Despite the NATO decision, Europe remains deeply divided over Washington's plans to deal with Iraq. And Turkey, keen to join the European Union, is trying to satisfy both it and the US. The parliamentary vote scheduled to be held Tuesday was postponed in part because Turkish Prime Minister Abdullah Gul was to travel to Brussels Monday to attend an emergency European Union summit called to find a common position on Iraq and close rifts over the use of NATO.
The focus of the impasse between Turkey and the US is Ankara's demand for written assurances of Washington's commitments, encompassing economic aid, military arrangements, and a say in the future of Iraq, with which Turkey shares a 218-mile border.
"Turkey wants ... assurance that the loans, whatever should be made available, will actually be there. They want to ... make sure that the administration won't say later, 'Well, we tried, but Congress didn't approve it,' " says Ilter Turan, a professor of international relations at Istanbul Bilgi University.
US officials say Turkey has gotten their final offer on the issue. "The ball is in the Turkish court. They have heard what we have to offer, and it's up to them now," says a US official, referring to the aid package. Though relations seem to have skidded into unusually tense territory, he said economic and military subcommittees were continuing to try to hammer out various agreements.
On Sunday, two US transport planes landed at the main airbase in the southeastern city of Diyarbakir, filled with troops in charge of upgrading Turkish facilities under an interim agreement.
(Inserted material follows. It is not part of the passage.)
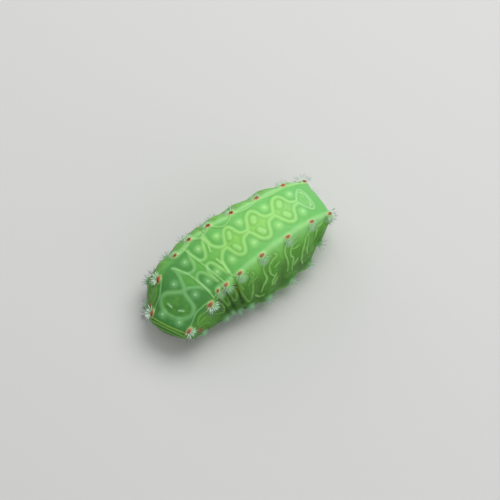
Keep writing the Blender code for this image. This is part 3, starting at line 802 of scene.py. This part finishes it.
print("skin finish with", len(f.tree.nodes), "nodes")

# %% [markdown]
# ## Stinging spines
# Each wart bears a fan of about ten to twenty hollow spines, thin as a hair, glassy white
# with a black tip. One needle is modelled: a cone cut into rings and given a slender
# profile. Each copy gets its own length, tilt and bend. A few dozen faces are enough for a
# shape that comes back hundreds of times.

# %% One needle
NEEDLE_SIDES = 5
NEEDLE_PROFILE = ((0.0, 0.75), (0.12, 1.0), (0.40, 0.86), (0.66, 0.66), (0.80, 0.50), (0.92, 0.30),
                  (1.0, 0.06))

needle = bmesh.new()  # along +Z: its root at z = 0, its tip at z = 1, its thickest radius 1
bmesh.ops.create_cone(needle, cap_ends=True, segments=NEEDLE_SIDES, depth=1, radius1=1, radius2=0.98)
bmesh.ops.translate(needle, vec=(0, 0, 0.5), verts=needle.verts)
for height, _ in NEEDLE_PROFILE[1:-1]:
    bmesh.ops.bisect_plane(needle, geom=needle.verts[:] + needle.edges[:] + needle.faces[:],
                           plane_co=(0, 0, height), plane_no=(0, 0, 1), dist=1e-5)
for vertex in needle.verts:
    girth = float(np.interp(vertex.co.z, *zip(*NEEDLE_PROFILE)))
    vertex.co.xy = vertex.co.xy.normalized() * girth
face_outwards(needle)
needle_mesh = bpy.data.meshes.new("needle")
needle.to_mesh(needle_mesh)
needle.free()
print("one needle has", sum(len(face.vertices) - 2 for face in needle_mesh.polygons), "triangles")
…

What role the Turkish military would play in case of war could be a far more complex issue. Turkey says the number of Turkish troops in Iraq should be greater than the number of US troops entering Iraq through Turkish territory. Turkey also says these troops should be under Turkish commanders, who would coordinate with the US. The US plan, according to most reports, was for Turkish troops to be under US command.
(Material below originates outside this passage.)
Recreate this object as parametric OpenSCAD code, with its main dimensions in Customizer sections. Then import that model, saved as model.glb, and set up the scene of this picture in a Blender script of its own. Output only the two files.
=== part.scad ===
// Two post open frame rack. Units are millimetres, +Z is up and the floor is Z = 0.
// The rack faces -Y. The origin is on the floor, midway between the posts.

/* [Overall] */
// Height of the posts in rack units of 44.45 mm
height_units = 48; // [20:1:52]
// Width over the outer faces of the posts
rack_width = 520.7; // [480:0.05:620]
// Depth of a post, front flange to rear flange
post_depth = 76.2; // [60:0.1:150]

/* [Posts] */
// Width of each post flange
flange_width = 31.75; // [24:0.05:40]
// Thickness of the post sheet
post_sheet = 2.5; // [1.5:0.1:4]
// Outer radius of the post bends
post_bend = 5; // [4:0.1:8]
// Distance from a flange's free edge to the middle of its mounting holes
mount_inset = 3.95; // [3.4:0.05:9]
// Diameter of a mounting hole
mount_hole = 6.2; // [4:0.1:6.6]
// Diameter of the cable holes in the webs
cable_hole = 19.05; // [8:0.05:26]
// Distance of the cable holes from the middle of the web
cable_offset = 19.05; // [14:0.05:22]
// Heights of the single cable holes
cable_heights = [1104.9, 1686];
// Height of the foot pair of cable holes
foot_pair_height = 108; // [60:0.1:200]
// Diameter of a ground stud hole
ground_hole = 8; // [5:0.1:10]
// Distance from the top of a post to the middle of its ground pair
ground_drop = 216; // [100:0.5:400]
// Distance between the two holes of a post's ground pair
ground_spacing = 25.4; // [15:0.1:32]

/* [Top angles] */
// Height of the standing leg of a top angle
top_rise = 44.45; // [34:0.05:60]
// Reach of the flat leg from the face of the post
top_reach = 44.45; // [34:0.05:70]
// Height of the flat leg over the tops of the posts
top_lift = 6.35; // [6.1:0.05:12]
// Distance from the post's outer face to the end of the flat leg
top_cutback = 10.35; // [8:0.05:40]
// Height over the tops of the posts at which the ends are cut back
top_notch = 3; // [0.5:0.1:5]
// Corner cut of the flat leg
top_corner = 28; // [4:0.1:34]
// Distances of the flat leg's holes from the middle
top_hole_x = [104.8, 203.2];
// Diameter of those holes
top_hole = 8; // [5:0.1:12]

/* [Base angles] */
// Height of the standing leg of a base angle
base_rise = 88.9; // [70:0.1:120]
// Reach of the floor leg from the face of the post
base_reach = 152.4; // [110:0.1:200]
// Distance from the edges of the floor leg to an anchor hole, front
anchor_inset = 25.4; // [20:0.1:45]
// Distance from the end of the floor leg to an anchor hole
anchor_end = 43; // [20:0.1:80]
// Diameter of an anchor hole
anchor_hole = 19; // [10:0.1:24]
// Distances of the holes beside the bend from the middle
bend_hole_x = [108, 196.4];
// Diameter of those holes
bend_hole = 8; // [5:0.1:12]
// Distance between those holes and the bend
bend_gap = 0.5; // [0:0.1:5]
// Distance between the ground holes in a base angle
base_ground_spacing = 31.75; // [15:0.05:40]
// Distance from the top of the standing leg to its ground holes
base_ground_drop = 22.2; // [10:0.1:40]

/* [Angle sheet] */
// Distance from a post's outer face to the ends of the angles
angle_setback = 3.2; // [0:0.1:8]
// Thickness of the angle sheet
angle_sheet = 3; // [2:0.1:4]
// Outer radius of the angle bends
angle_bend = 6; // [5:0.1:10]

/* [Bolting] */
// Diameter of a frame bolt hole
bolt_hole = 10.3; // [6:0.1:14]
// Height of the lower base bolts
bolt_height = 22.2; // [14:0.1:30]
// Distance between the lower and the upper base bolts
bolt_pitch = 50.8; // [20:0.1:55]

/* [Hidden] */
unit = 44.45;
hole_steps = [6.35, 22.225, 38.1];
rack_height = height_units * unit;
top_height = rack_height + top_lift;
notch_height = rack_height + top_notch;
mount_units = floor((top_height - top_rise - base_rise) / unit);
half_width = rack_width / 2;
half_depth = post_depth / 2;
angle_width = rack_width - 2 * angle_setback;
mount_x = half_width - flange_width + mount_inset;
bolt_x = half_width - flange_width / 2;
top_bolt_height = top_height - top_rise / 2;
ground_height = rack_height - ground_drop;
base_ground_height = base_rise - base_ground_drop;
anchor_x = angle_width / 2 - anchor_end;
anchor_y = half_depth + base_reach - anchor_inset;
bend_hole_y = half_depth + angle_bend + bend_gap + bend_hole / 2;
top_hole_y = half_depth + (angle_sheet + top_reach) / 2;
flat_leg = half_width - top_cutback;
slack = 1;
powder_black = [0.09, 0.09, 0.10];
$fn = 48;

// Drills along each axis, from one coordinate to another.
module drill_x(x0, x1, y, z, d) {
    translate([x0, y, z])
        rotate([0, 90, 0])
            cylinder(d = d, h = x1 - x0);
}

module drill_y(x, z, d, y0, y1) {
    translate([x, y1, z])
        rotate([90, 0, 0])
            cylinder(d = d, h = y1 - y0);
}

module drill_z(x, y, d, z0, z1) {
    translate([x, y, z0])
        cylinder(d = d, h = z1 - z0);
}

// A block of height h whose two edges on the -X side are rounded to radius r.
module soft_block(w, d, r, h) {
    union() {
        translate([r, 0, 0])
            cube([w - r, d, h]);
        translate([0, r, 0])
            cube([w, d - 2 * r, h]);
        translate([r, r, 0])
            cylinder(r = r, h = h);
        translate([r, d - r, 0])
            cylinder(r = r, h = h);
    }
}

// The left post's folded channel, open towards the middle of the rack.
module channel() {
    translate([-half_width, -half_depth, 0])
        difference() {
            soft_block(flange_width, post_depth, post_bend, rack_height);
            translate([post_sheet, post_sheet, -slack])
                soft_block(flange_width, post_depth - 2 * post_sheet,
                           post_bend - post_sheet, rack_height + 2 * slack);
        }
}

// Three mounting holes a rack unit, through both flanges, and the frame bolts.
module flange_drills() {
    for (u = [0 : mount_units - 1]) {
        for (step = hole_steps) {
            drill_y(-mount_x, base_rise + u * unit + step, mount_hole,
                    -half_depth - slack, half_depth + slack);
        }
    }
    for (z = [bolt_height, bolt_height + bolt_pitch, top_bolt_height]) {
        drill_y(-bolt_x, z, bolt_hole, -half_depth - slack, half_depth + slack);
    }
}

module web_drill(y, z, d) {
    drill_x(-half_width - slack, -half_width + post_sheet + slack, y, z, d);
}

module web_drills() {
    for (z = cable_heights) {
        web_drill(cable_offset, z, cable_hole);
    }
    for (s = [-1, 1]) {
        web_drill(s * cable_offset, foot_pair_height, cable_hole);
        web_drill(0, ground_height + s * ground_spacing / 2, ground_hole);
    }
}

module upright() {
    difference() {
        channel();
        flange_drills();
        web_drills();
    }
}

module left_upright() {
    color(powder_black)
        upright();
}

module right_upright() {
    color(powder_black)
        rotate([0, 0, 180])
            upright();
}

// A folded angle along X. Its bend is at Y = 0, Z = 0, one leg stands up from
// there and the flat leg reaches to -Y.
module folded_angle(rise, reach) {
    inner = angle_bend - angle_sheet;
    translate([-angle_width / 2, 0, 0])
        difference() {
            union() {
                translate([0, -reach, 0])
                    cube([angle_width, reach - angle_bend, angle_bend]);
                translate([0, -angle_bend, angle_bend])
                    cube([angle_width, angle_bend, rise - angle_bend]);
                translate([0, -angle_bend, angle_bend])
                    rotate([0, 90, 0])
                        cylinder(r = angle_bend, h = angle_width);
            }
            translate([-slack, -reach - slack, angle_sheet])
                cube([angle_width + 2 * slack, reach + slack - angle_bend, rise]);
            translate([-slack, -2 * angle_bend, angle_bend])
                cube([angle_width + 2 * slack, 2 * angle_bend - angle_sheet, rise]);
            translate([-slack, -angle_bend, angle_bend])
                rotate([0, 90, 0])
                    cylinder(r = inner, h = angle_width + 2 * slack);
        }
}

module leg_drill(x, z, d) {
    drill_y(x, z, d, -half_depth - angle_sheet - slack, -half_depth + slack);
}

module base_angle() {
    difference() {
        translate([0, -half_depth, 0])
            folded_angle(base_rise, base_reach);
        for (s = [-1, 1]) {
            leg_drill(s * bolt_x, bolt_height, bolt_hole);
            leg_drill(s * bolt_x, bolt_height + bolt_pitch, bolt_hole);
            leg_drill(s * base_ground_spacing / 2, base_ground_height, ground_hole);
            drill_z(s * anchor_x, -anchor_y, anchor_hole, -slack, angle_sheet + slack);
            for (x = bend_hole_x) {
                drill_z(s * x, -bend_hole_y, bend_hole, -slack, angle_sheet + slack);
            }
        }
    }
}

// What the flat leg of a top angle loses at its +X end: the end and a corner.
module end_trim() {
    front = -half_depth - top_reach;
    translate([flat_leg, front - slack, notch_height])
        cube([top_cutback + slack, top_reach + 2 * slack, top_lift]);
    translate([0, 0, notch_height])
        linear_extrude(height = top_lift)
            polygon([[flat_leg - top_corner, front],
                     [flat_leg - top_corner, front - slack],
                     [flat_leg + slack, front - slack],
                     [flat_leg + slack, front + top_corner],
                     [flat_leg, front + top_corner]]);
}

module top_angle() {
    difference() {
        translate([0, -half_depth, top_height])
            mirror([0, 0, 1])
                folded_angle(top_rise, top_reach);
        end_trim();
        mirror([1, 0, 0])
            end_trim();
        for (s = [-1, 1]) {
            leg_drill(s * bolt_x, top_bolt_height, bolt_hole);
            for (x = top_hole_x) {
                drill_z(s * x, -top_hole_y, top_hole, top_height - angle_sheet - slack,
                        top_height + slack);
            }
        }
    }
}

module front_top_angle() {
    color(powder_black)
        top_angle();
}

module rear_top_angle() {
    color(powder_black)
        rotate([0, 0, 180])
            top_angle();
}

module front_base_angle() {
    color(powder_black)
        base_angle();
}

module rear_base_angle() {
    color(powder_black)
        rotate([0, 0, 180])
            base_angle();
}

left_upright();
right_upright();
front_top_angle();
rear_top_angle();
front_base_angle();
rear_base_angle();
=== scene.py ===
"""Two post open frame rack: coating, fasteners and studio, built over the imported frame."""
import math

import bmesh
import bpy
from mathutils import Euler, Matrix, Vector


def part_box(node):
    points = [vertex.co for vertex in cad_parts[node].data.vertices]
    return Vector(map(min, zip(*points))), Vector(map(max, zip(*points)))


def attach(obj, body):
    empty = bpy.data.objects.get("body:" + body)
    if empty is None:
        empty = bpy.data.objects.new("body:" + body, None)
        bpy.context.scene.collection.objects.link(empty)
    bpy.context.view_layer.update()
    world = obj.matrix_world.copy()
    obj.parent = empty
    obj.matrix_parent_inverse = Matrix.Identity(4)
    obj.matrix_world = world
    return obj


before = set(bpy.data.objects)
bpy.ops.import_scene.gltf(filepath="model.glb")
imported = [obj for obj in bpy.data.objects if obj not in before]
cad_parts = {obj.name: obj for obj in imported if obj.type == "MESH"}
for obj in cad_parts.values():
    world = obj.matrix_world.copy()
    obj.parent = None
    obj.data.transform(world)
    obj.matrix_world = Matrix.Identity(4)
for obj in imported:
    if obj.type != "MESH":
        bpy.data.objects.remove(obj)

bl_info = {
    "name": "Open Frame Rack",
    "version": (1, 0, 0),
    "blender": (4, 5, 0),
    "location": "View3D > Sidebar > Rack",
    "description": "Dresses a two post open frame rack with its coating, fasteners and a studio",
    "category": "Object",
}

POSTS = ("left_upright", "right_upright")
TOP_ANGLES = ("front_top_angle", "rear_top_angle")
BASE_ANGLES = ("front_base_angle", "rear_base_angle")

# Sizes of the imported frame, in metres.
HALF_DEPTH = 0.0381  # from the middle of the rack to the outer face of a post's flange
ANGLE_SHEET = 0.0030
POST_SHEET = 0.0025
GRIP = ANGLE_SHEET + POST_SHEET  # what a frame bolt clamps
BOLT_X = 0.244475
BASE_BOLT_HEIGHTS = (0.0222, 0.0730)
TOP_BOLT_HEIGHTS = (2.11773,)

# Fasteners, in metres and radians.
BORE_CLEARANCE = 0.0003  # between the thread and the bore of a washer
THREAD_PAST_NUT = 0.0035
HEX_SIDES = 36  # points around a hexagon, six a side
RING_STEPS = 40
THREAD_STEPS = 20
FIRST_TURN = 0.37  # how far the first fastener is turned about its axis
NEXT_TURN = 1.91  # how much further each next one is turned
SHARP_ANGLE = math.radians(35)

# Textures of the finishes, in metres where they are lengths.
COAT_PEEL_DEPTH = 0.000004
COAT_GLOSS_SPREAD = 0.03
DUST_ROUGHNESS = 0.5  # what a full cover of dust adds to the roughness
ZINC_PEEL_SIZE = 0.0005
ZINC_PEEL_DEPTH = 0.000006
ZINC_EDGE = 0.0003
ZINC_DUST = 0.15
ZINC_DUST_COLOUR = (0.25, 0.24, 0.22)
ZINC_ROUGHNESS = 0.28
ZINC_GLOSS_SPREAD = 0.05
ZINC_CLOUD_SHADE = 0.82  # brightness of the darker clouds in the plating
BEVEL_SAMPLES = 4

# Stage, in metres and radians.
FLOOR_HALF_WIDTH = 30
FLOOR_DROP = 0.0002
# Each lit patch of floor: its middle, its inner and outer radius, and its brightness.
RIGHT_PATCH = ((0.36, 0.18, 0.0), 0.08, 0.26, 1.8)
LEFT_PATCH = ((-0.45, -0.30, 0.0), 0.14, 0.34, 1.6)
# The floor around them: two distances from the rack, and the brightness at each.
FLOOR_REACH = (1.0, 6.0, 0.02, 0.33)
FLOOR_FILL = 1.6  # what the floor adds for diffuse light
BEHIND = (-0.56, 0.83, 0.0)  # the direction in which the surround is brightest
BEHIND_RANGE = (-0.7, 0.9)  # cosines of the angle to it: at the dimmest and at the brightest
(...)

Figuring out the balance of forces and their coordination is a major point of contention, and is seen by the Turkish military as essential to ensuring that a war does not produce chaos, a Kurdish takeover of oil fields in northern Iraq, and the creation of independent Kurdish state.
Turkey is also worried that a war could set off a refugee crisis, and has requested that Turkey be permitted a 15-mile "buffer-zone" to prevent Kurdish refugees - or separatist guerrilla warfare - from spilling into Turkey. The concept has been condemned by some Iraqi Kurdish leaders. "On the political front, that's the key," says Dr. Turan. "It's not as if compensation is not important, but it is equally important to have an understanding of the division of [military] responsibility."
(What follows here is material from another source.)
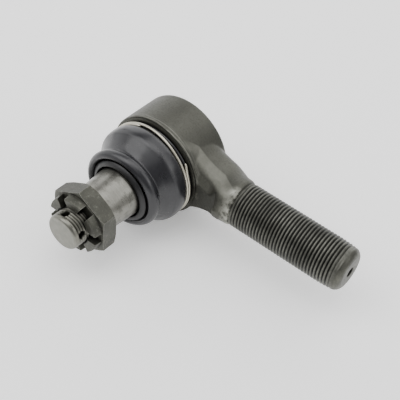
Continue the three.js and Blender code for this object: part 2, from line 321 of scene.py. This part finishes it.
class Mat:
    """A small builder for node materials in object space. Object coordinates are metres."""

    def __init__(self, name):
        self.m = bpy.data.materials.new(name)
        self.m.use_nodes = True
        self.t = self.m.node_tree
        self.b = self.t.nodes["Principled BSDF"]
        self.co = self.node("ShaderNodeTexCoord").outputs["Object"]

    def node(self, kind, **props):
        n = self.t.nodes.new(kind)
        for k, v in props.items():
            setattr(n, k, v)
        return n

    def link(self, a, b):
        if isinstance(a, (int, float)):
            b.default_value = a
        elif isinstance(a, (list, tuple)):
            b.default_value = list(a) + [1.0] * (len(b.default_value) - len(a))
        else:
            self.t.links.new(a, b)

    def noise(self, scale, detail, rough, stretch=None):
        n = self.node("ShaderNodeTexNoise")
        n.inputs["Scale"].default_value = scale
        n.inputs["Detail"].default_value = detail
        n.inputs["Roughness"].default_value = rough
        co = self.co
        if stretch is not None:
            m = self.node("ShaderNodeMapping")
            m.inputs["Scale"].default_value = stretch
            self.link(co, m.inputs["Vector"])
            co = m.outputs["Vector"]
        self.link(co, n.inputs["Vector"])
        return n.outputs["Fac"]

    def math(self, op, a, b=0.0):
        n = self.node("ShaderNodeMath", operation=op)
        self.link(a, n.inputs[0])
        self.link(b, n.inputs[1])
        return n.outputs[0]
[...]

Deputy defense secretary Paul Wolfowitz recently suggested the US may soon have to move ahead, with or without Turkey, and forgo opening a northern front in Iraq - or perhaps work with a much smaller front than planned. But the possibility of resorting to what critics call unilateralism and the US calls a "coalition of the willing" seems to be ratcheting up anti-US sentiment. The latest polls show that 96 percent of Turks oppose a US-led war in Iraq.
"What you see is a global protest against the US, and it affects the political climate in Ankara," says Mr. Ergin.
But US officials say there is little time left to test the wind. Charles Heyman, editor of Jane's World Armies in London, says it is possible for the US to move ahead without Turkey. "Any operation against Iraq could quite easily be launched by bases in Kuwait, Bahrain, and aircraft based in ships in the Mediterranean near Jordan and Israel," he says. "Turkey is a good-to-have, but not a must-have."